Trichoderma species exert biocontrol against fungal phytopathogens using several mechanisms. Trichoderma’s most salient characteristic is their ability to parasitize other fungi, which is ensured by a broad range of molecules, especially cell wall degrading enzymes. xylanases, proteases, and β-glucanases. They also present an antifungal arsenal that includes terpenes, pyrones, gliotoxin, gliovirin, and peptaibols, with activity against phytopathogens. Trichoderma species can stimulate plant defenses, using molecules recognized as elicitors by the plant to trigger systemic defenses. They can also increase plant root growth and productivity by influencing plant hormonal balance, increasing plant nutrient uptake, and solubilizing soil nutrients. However, it is still unknown how these processes occur at a molecular level.
Trichoderma atroviride SC1 biocontrol potential against grapevine pathogens, responsible for several important diseases (i.e. grapevine trunk diseases or downy mildew), is well documented. In this study, we present the draft genome sequence of Trichoderma atroviride SC1 with the aim of advancing knowledge about this strain and its biocontrol potential against grapevine diseases.

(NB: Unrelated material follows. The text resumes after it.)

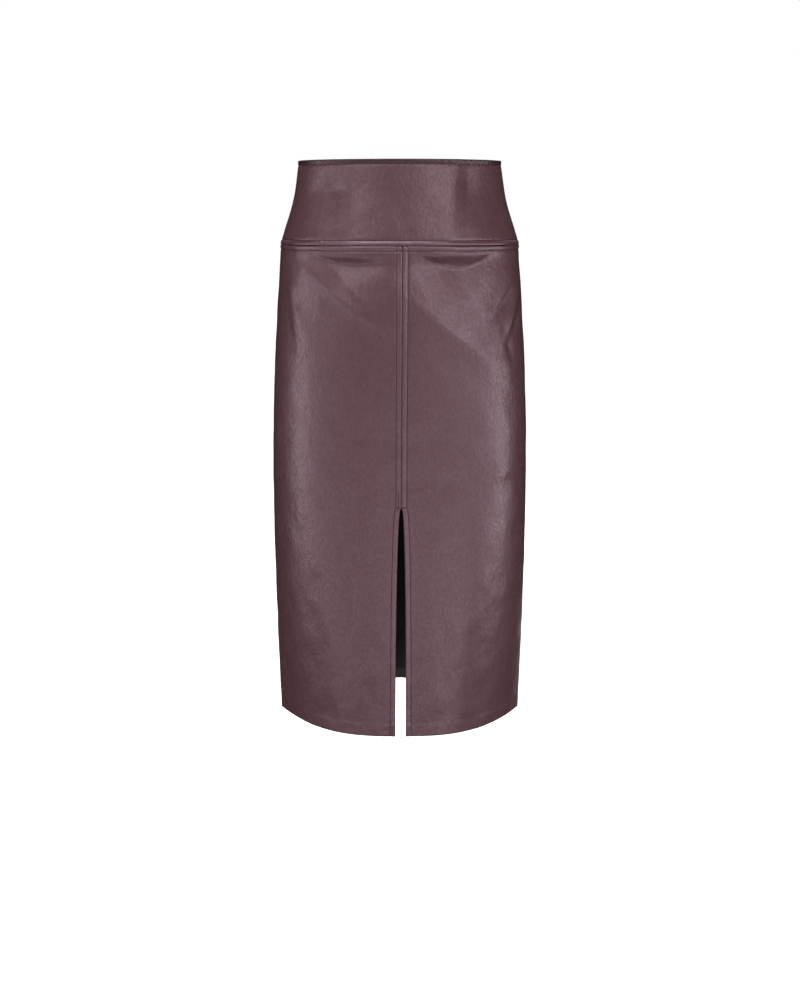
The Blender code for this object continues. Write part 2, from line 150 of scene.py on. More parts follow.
# The hollow form: half width, depth to the front and to the back, and how square the section is
Section = namedtuple("Section", "z half_width front back square round")
SECTIONS = tuple(Section(*row) for row in (
    (0.0000, 0.1316, 0.0895, 0.0905, 2.05, 2.00),
    (-0.0120, 0.1333, 0.0905, 0.0908, 2.05, 2.00),
    (-0.0380, 0.1370, 0.0935, 0.0922, 2.08, 2.00),
    (-0.0640, 0.1435, 0.0975, 0.0965, 2.10, 2.00),
    (-0.0900, 0.1520, 0.1020, 0.1025, 2.12, 2.00),
    (-0.1060, 0.1564, 0.1045, 0.1062, 2.14, 2.00),
    (-0.1280, 0.1581, 0.1072, 0.1105, 2.15, 2.00),
    (-0.1550, 0.1602, 0.1098, 0.1150, 2.16, 2.00),
    (-0.2070, 0.1640, 0.1135, 0.1225, 2.18, 1.98),
    (-0.2880, 0.1687, 0.1160, 0.1290, 2.20, 1.95),
    (-0.3900, 0.1719, 0.1168, 0.1300, 2.24, 1.88),
    (-0.4700, 0.1723, 0.1168, 0.1285, 2.34, 1.72),
    (-0.5700, 0.1712, 0.1169, 0.1272, 2.54, 1.45),
    (-0.6700, 0.1692, 0.1170, 0.1267, 2.76, 1.17),
    (-0.7500, 0.1665, 0.1170, 0.1266, 2.90, 1.00),
))
HIP = -0.390

# How far the centre-front seam hangs to the wearer's left, at three heights
FRONT_DRIFT = ((YOKE_SEAM, 3.6 * MM), (SLIT_TOP, 2.0 * MM), (HEM, 1.1 * MM))

# Folds of the leather, in millimetres and degrees.  along is the arc length from the centre line to the
# fold's middle, positive to the wearer's left; turn is its direction from the horizontal.
Fold = namedtuple("Fold", "side along z turn length above below rise")
FOLDS = tuple(Fold(*row) for row in (
    # drag hollows that hang from the yoke seam
    (FRONT, -66, -129, -3, 46, 7, 16, -2.4),
    (FRONT, 64, -128.5, 2, 54, 7, 16, -2.4),
    (BACK, -62, -130, 4, 44, 7, 18, -2.0),
    (BACK, 70, -129, -5, 50, 7, 16, -2.2),
    # slanting ridges over the stomach and the seat
    (FRONT, -64, -172, -35, 62, 26, 15, 1.8),
    (FRONT, 66, -212, -38, 74, 34, 17, 2.2),
    (BACK, -80, -198, 36, 66, 30, 18, 1.8),
    (BACK, 74, -230, -30, 60, 30, 20, 1.6),
    # soft upright folds in the yoke
    (FRONT, 68, -48, 82, 44, 17, 9, 1.3),
    (FRONT, -62, -62, 97, 48, 15, 20, 1.0),
    (FRONT, 2, -60, 90, 52, 20, 20, -1.0),
    (BACK, -56, -52, 96, 42, 14, 16, 1.1),
    (BACK, 52, -60, 84, 46, 16, 12, 1.0),
    # short pulls at the hips
    (FRONT, -142, -196, -68, 34, 10, 9, 1.5),
    (FRONT, 152, -202, 66, 32, 9, 9, -1.6),
    (BACK, -150, -205, 64, 34, 9, 10, -1.4),
    (BACK, 146, -192, -66, 32, 10, 9, 1.4),
    # long shallow falls from the hip to the hem
    (FRONT, -100, -560, 100, 130, 24, 26, 1.5),
    (FRONT, 98, -590, 78, 130, 26, 24, 1.5),
    (BACK, -84, -540, 96, 140, 26, 28, 1.6),
    (BACK, 92, -580, 83, 130, 28, 24, 1.6),
))
SIDE_FADE = 22.0 * MM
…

This study has been performed by the BIOVITIS research group of the ‘Instituto de Ciencias de la Vid y del Vino (ICVV)’ in collaboration with Mendel University in Brno (Czech Republic).
Results of this study has been published in IMA Fungus:
Visagie et al. 2023. The re-identification of Penicillium genomes available in NCBI and draft genomes for Penicillium species from dry cured meat, Penicillium biforme, P. brevicompactum, P. solitum, and P. cvjetkovicii, Pewenomyces kutranfy, Pew. lalenivora, Pew. tapulicola, Pew. kalosus, Teratosphaeria carnegiei, and Trichoderma atroviride SC1. IMA Fungus 14:21.